# Goal of the exercise
Using the records below, locate all lines containing "behind" and return them.
··· Working data
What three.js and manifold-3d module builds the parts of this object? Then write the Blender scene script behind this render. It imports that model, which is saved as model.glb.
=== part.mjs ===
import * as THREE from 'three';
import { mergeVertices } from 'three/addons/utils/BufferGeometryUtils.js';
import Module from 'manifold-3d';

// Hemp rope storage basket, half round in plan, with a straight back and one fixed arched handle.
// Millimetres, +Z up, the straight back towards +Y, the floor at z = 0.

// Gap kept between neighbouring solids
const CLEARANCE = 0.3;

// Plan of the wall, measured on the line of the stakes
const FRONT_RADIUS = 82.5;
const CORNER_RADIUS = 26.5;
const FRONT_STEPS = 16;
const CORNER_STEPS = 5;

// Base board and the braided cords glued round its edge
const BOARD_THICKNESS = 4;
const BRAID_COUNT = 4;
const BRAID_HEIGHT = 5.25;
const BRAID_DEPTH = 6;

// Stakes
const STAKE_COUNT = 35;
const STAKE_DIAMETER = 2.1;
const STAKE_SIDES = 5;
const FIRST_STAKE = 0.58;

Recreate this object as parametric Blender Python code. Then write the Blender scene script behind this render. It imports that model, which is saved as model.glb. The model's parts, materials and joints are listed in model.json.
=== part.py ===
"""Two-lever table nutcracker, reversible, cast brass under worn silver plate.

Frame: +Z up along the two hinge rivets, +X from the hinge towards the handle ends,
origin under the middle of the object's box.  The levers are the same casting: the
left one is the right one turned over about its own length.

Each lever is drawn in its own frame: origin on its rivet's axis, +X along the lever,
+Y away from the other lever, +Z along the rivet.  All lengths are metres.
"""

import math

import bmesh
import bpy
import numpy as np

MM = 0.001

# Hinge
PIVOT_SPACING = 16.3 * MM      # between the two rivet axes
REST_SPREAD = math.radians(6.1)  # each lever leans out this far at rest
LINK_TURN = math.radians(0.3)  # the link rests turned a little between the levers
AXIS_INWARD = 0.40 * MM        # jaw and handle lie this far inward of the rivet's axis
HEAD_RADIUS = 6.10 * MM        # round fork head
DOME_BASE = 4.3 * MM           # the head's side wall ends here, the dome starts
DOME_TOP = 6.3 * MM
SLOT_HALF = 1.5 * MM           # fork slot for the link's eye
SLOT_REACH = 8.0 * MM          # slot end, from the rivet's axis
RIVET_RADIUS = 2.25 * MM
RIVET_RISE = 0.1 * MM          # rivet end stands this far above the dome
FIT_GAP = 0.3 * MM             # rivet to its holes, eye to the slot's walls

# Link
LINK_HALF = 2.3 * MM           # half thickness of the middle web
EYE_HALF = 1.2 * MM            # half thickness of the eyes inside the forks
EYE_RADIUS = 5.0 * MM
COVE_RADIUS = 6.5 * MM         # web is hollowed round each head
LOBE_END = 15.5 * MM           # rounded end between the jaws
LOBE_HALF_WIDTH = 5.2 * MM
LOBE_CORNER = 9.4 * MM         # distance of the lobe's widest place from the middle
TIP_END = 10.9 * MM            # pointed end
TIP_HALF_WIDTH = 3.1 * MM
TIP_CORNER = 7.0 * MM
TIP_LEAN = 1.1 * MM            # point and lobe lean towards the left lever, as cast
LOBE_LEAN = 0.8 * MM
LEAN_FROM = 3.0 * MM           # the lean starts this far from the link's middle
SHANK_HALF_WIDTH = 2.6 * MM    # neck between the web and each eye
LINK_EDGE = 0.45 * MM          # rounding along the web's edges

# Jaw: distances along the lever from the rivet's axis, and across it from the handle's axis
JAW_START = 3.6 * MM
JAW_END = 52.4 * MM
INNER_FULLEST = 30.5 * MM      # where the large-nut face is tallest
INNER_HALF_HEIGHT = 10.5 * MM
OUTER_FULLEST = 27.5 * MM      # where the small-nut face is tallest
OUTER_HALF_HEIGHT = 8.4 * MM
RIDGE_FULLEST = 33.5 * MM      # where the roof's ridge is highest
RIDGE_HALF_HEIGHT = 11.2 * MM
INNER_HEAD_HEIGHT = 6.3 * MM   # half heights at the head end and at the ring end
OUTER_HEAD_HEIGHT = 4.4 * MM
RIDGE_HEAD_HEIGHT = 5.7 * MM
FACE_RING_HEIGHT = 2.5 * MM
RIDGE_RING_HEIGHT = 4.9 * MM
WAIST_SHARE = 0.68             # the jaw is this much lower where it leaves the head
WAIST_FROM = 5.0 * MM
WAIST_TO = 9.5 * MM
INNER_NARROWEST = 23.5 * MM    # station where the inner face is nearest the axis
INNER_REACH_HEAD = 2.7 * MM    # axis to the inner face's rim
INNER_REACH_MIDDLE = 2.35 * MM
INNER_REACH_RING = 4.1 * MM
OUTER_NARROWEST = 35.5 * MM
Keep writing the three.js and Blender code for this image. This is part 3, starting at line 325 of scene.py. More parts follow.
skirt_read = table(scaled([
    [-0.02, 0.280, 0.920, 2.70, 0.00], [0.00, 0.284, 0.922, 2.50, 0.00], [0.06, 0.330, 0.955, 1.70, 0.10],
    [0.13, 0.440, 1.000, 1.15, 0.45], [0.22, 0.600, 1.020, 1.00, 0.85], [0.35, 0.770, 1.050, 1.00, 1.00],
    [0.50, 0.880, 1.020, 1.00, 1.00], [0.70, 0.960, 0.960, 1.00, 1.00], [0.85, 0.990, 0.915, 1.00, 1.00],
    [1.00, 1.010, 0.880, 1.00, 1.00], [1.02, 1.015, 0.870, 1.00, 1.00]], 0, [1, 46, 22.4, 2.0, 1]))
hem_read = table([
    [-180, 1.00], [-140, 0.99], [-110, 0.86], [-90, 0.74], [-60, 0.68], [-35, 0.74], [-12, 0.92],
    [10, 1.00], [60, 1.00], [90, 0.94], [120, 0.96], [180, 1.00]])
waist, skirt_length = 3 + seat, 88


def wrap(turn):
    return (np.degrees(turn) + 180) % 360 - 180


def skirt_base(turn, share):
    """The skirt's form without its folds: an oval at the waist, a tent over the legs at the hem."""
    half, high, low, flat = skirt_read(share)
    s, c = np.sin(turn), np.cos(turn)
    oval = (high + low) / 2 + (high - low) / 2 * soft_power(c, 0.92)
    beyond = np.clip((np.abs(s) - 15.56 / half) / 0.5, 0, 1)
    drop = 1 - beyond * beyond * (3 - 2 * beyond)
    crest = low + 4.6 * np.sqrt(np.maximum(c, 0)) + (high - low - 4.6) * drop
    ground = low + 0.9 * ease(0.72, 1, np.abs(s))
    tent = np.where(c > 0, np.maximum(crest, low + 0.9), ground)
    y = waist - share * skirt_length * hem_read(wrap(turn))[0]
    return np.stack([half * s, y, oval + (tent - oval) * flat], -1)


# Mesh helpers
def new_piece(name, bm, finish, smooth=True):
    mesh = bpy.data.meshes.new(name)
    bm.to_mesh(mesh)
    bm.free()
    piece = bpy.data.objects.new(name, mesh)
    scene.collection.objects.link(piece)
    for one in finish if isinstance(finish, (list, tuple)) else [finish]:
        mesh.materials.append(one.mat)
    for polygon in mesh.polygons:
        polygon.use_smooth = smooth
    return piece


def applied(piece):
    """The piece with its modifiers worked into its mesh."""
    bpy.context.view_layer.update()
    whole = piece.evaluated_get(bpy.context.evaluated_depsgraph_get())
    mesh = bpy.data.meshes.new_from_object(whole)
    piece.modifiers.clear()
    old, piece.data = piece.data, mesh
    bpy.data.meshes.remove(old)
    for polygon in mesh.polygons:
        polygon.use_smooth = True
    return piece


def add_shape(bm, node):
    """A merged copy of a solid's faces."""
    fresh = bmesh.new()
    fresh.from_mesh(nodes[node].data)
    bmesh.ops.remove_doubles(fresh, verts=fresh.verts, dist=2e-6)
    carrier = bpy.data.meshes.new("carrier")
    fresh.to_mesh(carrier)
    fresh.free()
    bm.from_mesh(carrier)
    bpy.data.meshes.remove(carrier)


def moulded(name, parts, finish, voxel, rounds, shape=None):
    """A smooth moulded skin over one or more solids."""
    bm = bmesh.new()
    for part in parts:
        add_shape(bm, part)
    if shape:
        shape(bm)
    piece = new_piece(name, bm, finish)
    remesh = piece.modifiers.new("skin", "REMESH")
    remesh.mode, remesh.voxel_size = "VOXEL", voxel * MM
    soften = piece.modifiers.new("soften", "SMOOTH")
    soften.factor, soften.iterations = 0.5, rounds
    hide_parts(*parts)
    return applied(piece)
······
# Result for this task
What three.js and manifold-3d module builds the parts of this object? Then write the Blender scene script behind this render. It imports that model, which is saved as model.glb.
Recreate this object as parametric Blender Python code. Then write the Blender scene script behind this render. It imports that model, which is saved as model.glb. The model's parts, materials and joints are listed in model.json.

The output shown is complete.